# Looking for the name of a part



## CJL (Aug 21, 2010)

If anyone can help me find the name of this part, It would be really helpful, and I would really appreciate it - or if you can direct me to where to purchase the part online that would be awesome! 

I drive a 2003 Nissan Maxima SE - The part I am looking for is the little slim light cover for the back left side of the vehicle (driver side). Ive attached a picture. 
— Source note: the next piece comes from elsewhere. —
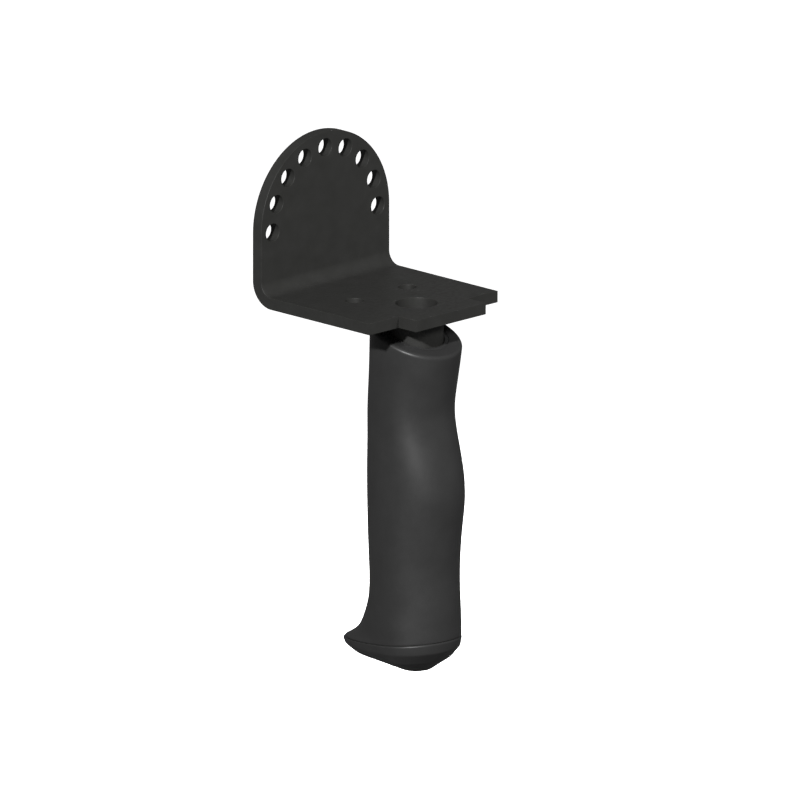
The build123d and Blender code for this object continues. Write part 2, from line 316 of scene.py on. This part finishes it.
def on_plane(angle, radius, plane):
    """Point of a plane at a radius from the grip's axis, in metres."""
    base, slope = plane
    y = radius * sin(angle)
    return Vector((radius * cos(angle), y, base * MM + slope * y))


def side_points(angle, high, low, rows, inset=0.0):
    """Points down the grip's side between two heights in metres."""
    return [
        grip_point(angle, (high + (low - high) * i / rows) / MM, inset)
        for i in range(1, rows)
    ]


def lowered(plane, drop):
    """The same plane, lower by a distance in mm measured square to it."""
    base, slope = plane
    return (base - drop * sqrt(1 + slope ** 2), slope)


def sleeve_column(angle):
    """Closed loop round the sleeve's wall: slanted top, side, crease, and back up inside."""
    inner_top = lowered(TOP, SLEEVE_WALL)
    hole_high, hole_low = on_plane(angle, SEAL_R, TOP), on_plane(angle, SEAL_R, inner_top)
    rim, hem = grip_point_on(angle, TOP), grip_point_on(angle, CREASE)
    inner_hem = grip_point_on(angle, CREASE, SLEEVE_WALL)
    inner_rim = grip_point_on(angle, inner_top, SLEEVE_WALL)
    below_rim = grip_point(angle, rim.z / MM - TANGENT_STEP)
    above_hem = grip_point(angle, hem.z / MM + TANGENT_STEP)

    points = rounded(hole_low, hole_high, rim, LIP_R, steps=3)
    points += [hole_high.lerp(rim, share) for share in TOP_ROWS]
    points += rounded(hole_high, rim, below_rim, RIM_R, steps=8)
    hem_arc = rounded(above_hem, hem, inner_hem, HEM_R, steps=4)
    points += side_points(angle, points[-1].z, hem_arc[0].z, GRIP_ROWS)
    points += hem_arc
    points.append(inner_hem)
    points += side_points(angle, inner_hem.z, inner_rim.z, INNER_ROWS, SLEEVE_WALL)
    return points + [inner_rim, hole_low]


def grip_sleeve():
    """Soft sleeve from the slanted top down to the crease."""
    columns = [sleeve_column(angle) for angle in angles(GRIP_COLUMNS)]
    piece = mesh_of_columns("sleeve", columns, closed=True)
    return place(piece, "grip", "grip_rubber", soft_rubber(), "grip_sleeve")


def cap_column(angle):
    """From the pole inside the spigot, over the crease and round the underside to the foot."""
    seam = lowered(CREASE, SEAM_GAP)
    spigot_floor_z = SPIGOT_TOP_Z - SPIGOT_DEPTH
    crease = grip_point_on(angle, seam, -CAP_PROUD)
    shoulder = outline_point(angle, *SHOULDER_OUTLINE, *SHOULDER)
    chamfer = outline_point(angle, *UNDERSIDE_OUTLINE, *UNDERSIDE)
    foot = outline_point(angle, *FOOT_OUTLINE, *FOOT)
    pole = Vector((0, 0, foot.z))
    corners = [
        (Vector((0, 0, spigot_floor_z)), 0),
        (turned(angle, SPIGOT_BORE_R, spigot_floor_z), 0),
        (turned(angle, SPIGOT_BORE_R, SPIGOT_TOP_Z), SPIGOT_EDGE_R),
        (turned(angle, SPIGOT_R, SPIGOT_TOP_Z), SPIGOT_EDGE_R),
        (on_plane(angle, SPIGOT_R, seam), 0),
        (crease, CREASE_R),
        (shoulder, SHOULDER_R),
        (chamfer, UNDERSIDE_R),
        (foot, FOOT_R),
        (pole, 0),
    ]
    return path(corners, closed=False)


def base_cap():
    """Cap that closes the grip's bottom, with a recess for each cap screw."""
    columns = [cap_column(angle) for angle in angles(GRIP_COLUMNS)]
    piece = mesh_of_columns("base_cap_shell", columns, closed=False)
    for side in (-1, 1):
        cut_recess(piece, side)
    return place(piece, "grip", "cap_plastic", moulded_plastic(), "base_cap")


def screw_centre(side):
    """Point on a cap screw's axis, at height zero."""
    low, high = SCREWS_LOW, SCREWS_HIGH
    radius = (high.y - low.y) / 2
    return Vector((side * (high.x - radius), (low.y + high.y) / 2, 0))


def cut_recess(piece, side):
    """Cuts a cap screw's counterbore out of the cap."""
    radius = (SCREWS_HIGH.y - SCREWS_LOW.y) / 2 + RECESS_CLEARANCE
    seat = SCREWS_LOW.z + M3["head_h"]
    end = SCREWS_LOW.z - CUTTER_REACH
    centre = screw_centre(side)
    columns = [
        [
            centre + Vector((0, 0, seat)),
            centre + turned(angle, radius, seat),
            centre + turned(angle, radius, end),
            centre + Vector((0, 0, end)),
        ]
        for angle in angles(RECESS_SIDES)
    ]
    cutter = mesh_of_columns(f"recess_{side}", columns, closed=False)
    modifier = piece.modifiers.new("recess", "BOOLEAN")
    modifier.operation = "DIFFERENCE"
    modifier.solver = "EXACT"
    modifier.object = cutter
    depsgraph = bpy.context.evaluated_depsgraph_get()
    mesh = bpy.data.meshes.new_from_object(piece.evaluated_get(depsgraph))
    piece.modifiers.clear()
    piece.data = mesh
    mesh.set_sharp_from_angle(angle=SHARP_ANGLE)
    bpy.data.objects.remove(cutter)


# ---------------------------------------------------------------- plate
def upright_s(z):
    """Distance along the flat pattern of a point of the upright."""
    return BEND_START + BEND_LENGTH + z - INNER_BEND_R


def plate_outline():
    """Flat pattern of the plate: x across it, y along it, zero at the origin."""
    half, tab = PLATE_W / 2, TAB_W / 2
    centre = upright_s(ARC_CENTRE_Z)
    points = [(-tab, TAB_FRONT_Y), (tab, TAB_FRONT_Y), (tab, WING_FRONT_Y), (half, WING_FRONT_Y)]
    points += [
        (ARC_R * cos(pi * i / ARC_STEPS), centre + ARC_R * sin(pi * i / ARC_STEPS))
        for i in range(ARC_STEPS + 1)
    ]
    return points + [(-half, WING_FRONT_Y), (-tab, WING_FRONT_Y)]


def plate_holes():
    """(x, distance along the flat pattern, radius) of each hole."""
    fixing = MOUNTS["fixing_holes"]
    radius = fixing["dims"]["hole_r_mm"] * MM
    holes = [(0, 0, MOUNTS["centre_bore"]["dims"]["r_mm"] * MM)]
    for side in (-1, 1):
        holes.append((side * fixing["dims"]["spacing_x_mm"] * MM / 2, fixing["pos_m"][1], radius))
    for name, mount in MOUNTS.items():
        if name.startswith("index_pair"):
            for side in (-1, 1):
                x = side * mount["dims"]["spacing_x_mm"] * MM / 2
                holes.append((x, upright_s(mount["pos_m"][2]), mount["dims"]["hole_r_mm"] * MM))
    top = MOUNTS["index_top_hole"]
    holes.append((0, upright_s(top["pos_m"][2]), top["dims"]["r_mm"] * MM))
    return holes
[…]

Here is the light I am missing 









This is the one I still have









Any help would be great!


----------



## NdjX (Jul 25, 2009)

those are called side markers usually


----------



## NdjX (Jul 25, 2009)

These would look sick but I'm not sure if they'd fit.
00- 03 NISSAN MAXIMA REAR SIDE MARKER-SMOKE 01 02: eBay Motors (item 370421609178 end time Aug-25-10 06:24:08 PDT)


----------



## NissanPartsDept (Mar 31, 2010)

Follow this link to order. Nissan Parts Department - Your Official Source for Nissan Parts - Accessories - Information


----------



## NissanPartsDept (Mar 31, 2010)

Part number is 26199-2Y900


----------



## NdjX (Jul 25, 2009)

NissanPartsDept said:


> Part number is 26199-2Y900


Sweet dude, can you find me an e brake cover, or shift boot for my nx1600? Or do you have a list of numbers I could look at for parts for my car?:woowoo:


----------